Çok geçmeden belediye meclisi toplandı ama vakit kaybetmeyenler arasında belediye kasasına el koymaya gelen haciz memurları da vardı. Demokrasicilik oyunun bu bölümünde, AKP’li atanmışların yaptığı borçları, HDP’li seçilmişlerden tahsil etmek vardı.

Tekrar HDP’ye yönelik operasyonlara dönersek, herkese Sırrı Süreyya Önder’in ifadesini  okumalarını, hatta HDP’nin de bu ifadeleri çoğaltıp kapı kapı dağıtmalarını öneririm. Selahattin Demirtaş’ın savunmalarıyla birlikte.

Sorgu ve ifadeler, devletin "aç-kapa hukuk" sistemini ve güvenirlilik ölçüsünü bütün çıplaklığı ile sergiliyor. Ama önemli bir şey daha var; hükümet kendi eliyle kendi kuyusunu da kazıyor.

Yarın iktidardan düştüğünde gelecek yeni hükümet de tıpkı kendileri gibi rövanşist davranmaya, düşman hukuku uygulamaya kalkarsa, önünde resmi kayıtlara girmiş pek çok doküman bulacağına şüphe yok.

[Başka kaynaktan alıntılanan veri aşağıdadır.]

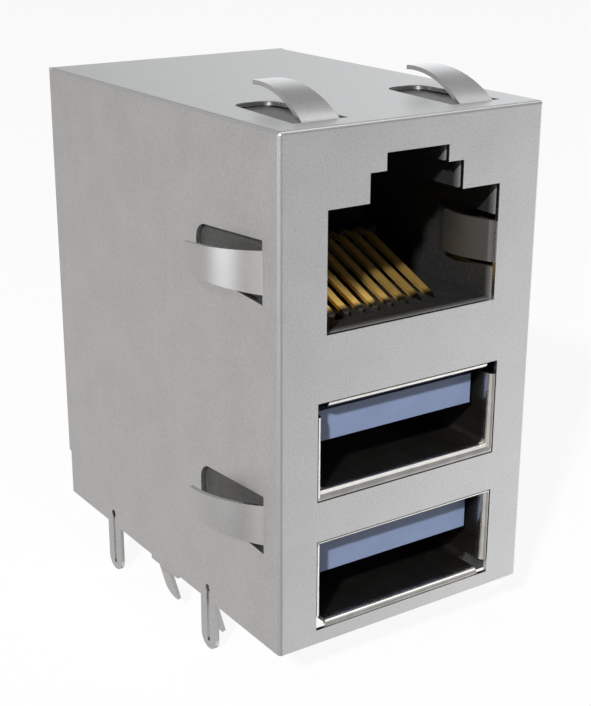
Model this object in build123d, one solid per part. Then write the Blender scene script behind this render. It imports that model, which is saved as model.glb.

Hem de bizzat AKP- MHP bloku eliyle oluşturulmuş!

"KCK siyasi alan yapılanması ile ilgili olarak bir diğer bilgim ise çözüm sürecinde devletin bilgi ve önerisi, Milli Güvenlik Kurulu kararı ve dönemin Başbakanının teklifi ile İmralı Heyetinde yer aldım. Bu nedenle KCK içerisinde yer alan üst düzey yöneticilerle 100’e yakın görüşme yaptım. KCK içinde yer alan şahısları tanırken yapmış olduğumuz tüm görüşmeleri o dönemin İçişleri Bakanı, Adalet Bakanı, Kamu Güvenliği Müsteşarı ve MİT Başkanlığı’yla heyet olarak paylaştık. Karşılıklı görüş ve önerilerini ilettik." KCK yapılanması ile ilgili soru üzerine Sırrı Süreyya Önder’in verdiği yanıt bu.

Savcılığın sorusu üzerine Sırrı Süreyya Önder’in bir diğer yanıtında ise, "9 Ekim 2014 tarihinde Adalet Bakanı Başmüşaviri tarafından, kendisine gece yarısı A4 kağıda Abdullah Öcalan tarafından el yazısı ile yazılmış bir not iletildiği" anlatılıyor.

Yani tıpkı Selahattin Demirtaş ve diğer HDP yöneticileri gibi Önder de, aslında ortada bir "suç" varsa, bu "suç"un resmi, yetkili ortaklarını da kayıtlara geçirmiş oluyor. "Günü kurtarma" derdindeki Erdoğan iktidarı gerçekten ilginç, ama o kadar da vahim bir paradoks içinde.

 MHP Genel Başkanı Devlet Bahçeli ile aynı ekolün Bakanı Süleyman Soylu’nun Anayasa Mahkemesi’ne başlattığı taarruz, o nedenle de çok önemli. Bahçeli’nin talepleri bugün Erdoğan’ın lehine gibi gelebilir ama Türkiye gibi bir ülkede Bahçeli’nin yarın Erdoğan için ne isteyeceği hiç belli olmaz.  Hele ki hem ‘hükümet ortağı’ olup, hem de hiçbir sorumluluk taşımadığı  icraatlar söz konusuysa.  

Bahçeli’nin gerekçesinin 1960 darbesi ve Menderes’in idamı olması da ayrı bir ironi. Bahçeli’nin, Başbuğ’unun öncülük ettiği idamı onayladığı sözleri, henüz ‘unutulma hakkını’ kullanmadığı için kayıtlarda duruyor. Mitinglerde sağa sola ip fırlatması, "idam gelmeli" bağırtıları da…

Fakat, neredeyse her istedikleri sonucu alabildikleri  Anayasa Mahkemesi bile yetmiyor, tamamen emre amade bir yapı için harekete geçeceklerinin işaretini veriyorlarsa siyasal ve toplumsal muhalefetin önünde çok ciddi bir sınav var demektir.  

Başarırlarsa "demokrasicilik oyunun" final sahnesi bu olur çünkü.